I'm sorry that other people have been through this, but it's encouraging to hear that you've come through the other side though. I'm not prepared to stick around and be someone's punch bag.

Funnily enough, finance planning meetings have been taking place and look like they're ongoing. Maybe she's under pressure from higher up to make savings so she's squeezing me out, or she's working up to telling me that my role is no more and she'll pop me back in the classroom in September - especially as she mentioned in her letter that I was employed originally as a class teacher. Quite why she would do that after telling me I'm a week teacher is a bit of a mystery but perhaps she's planning to chip away at my confidence and hope that I'll leave.
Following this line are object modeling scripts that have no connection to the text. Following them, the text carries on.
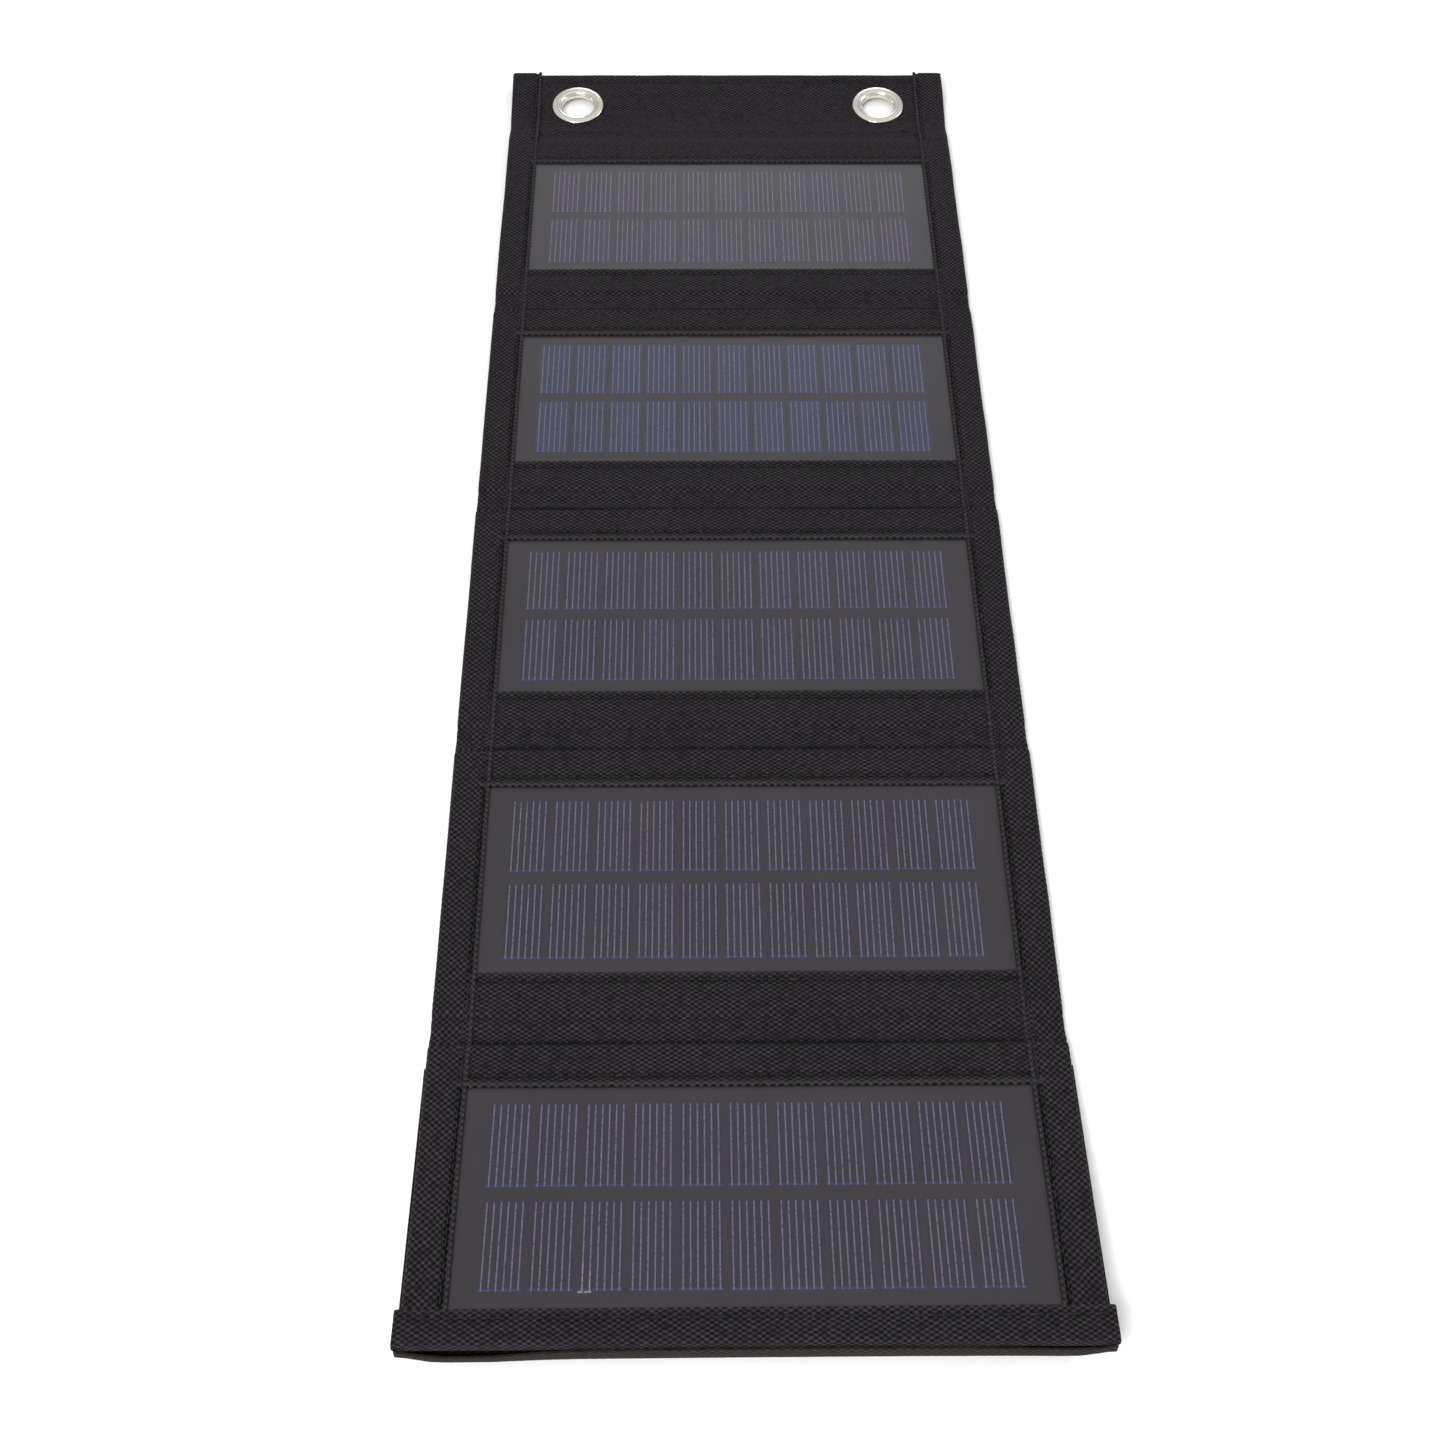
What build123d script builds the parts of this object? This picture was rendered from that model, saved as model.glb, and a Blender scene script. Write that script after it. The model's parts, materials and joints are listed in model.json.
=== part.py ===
from build123d import *
import math
import os

# Foldable five-panel solar charger, lying open on a table.
# X runs across the panels, Y along them from the hem to the hanging flap, Z is up.
# The pieces are first laid out from the hem's edge at Y = 0, with the back cloth's
# underside at Z = 0, and the whole is moved at the end so that its box stands centred
# on the origin with its lowest point at Z = 0.

# ---- driving sizes, in millimetres ----
PANELS = 5
WIDTH = 180.0            # over the side bindings
BINDING_W = 12.0         # binding seen on the face, outer edge to window
WINDOW_H = 67.5          # laminate seen between two cloth strips
GAP = 38.5               # cloth seen between two windows
HEM = 9.5                # hem at the bottom end
HEM_PROUD = 1.3          # hem past the bindings, each side
FLAP_L = 60.0            # first window's top edge to the flap's end
FLAP_HINGE = 25.0        # first window's top edge to the line where the flap folds

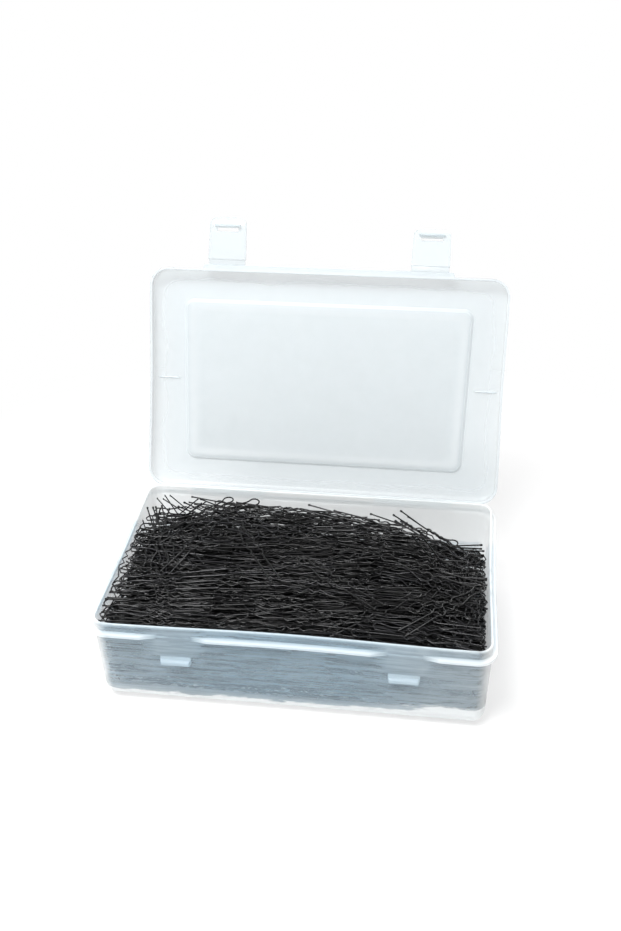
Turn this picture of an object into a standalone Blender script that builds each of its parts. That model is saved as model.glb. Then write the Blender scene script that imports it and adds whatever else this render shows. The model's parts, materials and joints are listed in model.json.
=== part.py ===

As I said, I didn't get around to joining a union. I'm pretty sure they wouldn't help me with this even if I joined now as it's something that's already happening. Has anyone got any experience of doing this without the support of the union or joining up after the event?

OP’s posts: |
HelloYouTwo Wed 08-May-19 06:44:38

Since I've been out of the classroom working on the role that was created specially for me to 'take the pressure off' and 'play to my strengths'

How did that situation come about OP? Did HT mean take the pressure off you or off others in the school? I think it’s quite unusual for a school to have members of staff who don’t teach and given that you said you don’t enjoy the classroom I wonder if she previously wanted to help you and thought this would work for the school, now she’s come under pressure from the governors who’ve asked why a UPS1 isn’t doing more than 1 morning a week teaching and has perhaps questioned the value of whatever this role is? Without knowing the size and set up of your school it’s hard to know. It sounds as though she isn’t able to defend her own decision to put you into this other role and is covering herself before looking at putting you back into the classroom - only to undermine you there. What do you have in writing abkut your current role and the decision to move you into it?

I don’t know about the union issue but it might be worth calling them to see if there’s anything they can offer.

uselessteacher Wed 08-May-19 07:18:43

As far as I recall, there was no change of contract to reflect my new role/job title. However, my performance management paperwork has got my current title in the 'position' box. I suspect you're right, she's under pressure to justify my role and as I'm expensive, she's trying to get what she sees as more value for money out of me. I work harder now than I ever have before, often going in in my own time to keep on top of my job - this will cease now that I've made the decision to stop doing over and above to support the 'amazing' colleague whose post was promised to me on completion of the course. I know it sounds petty but this is how her email has made me feel. I'm also considering whether to claim for the three mornings since Easter when I've gone in to clear the backlog on my days off.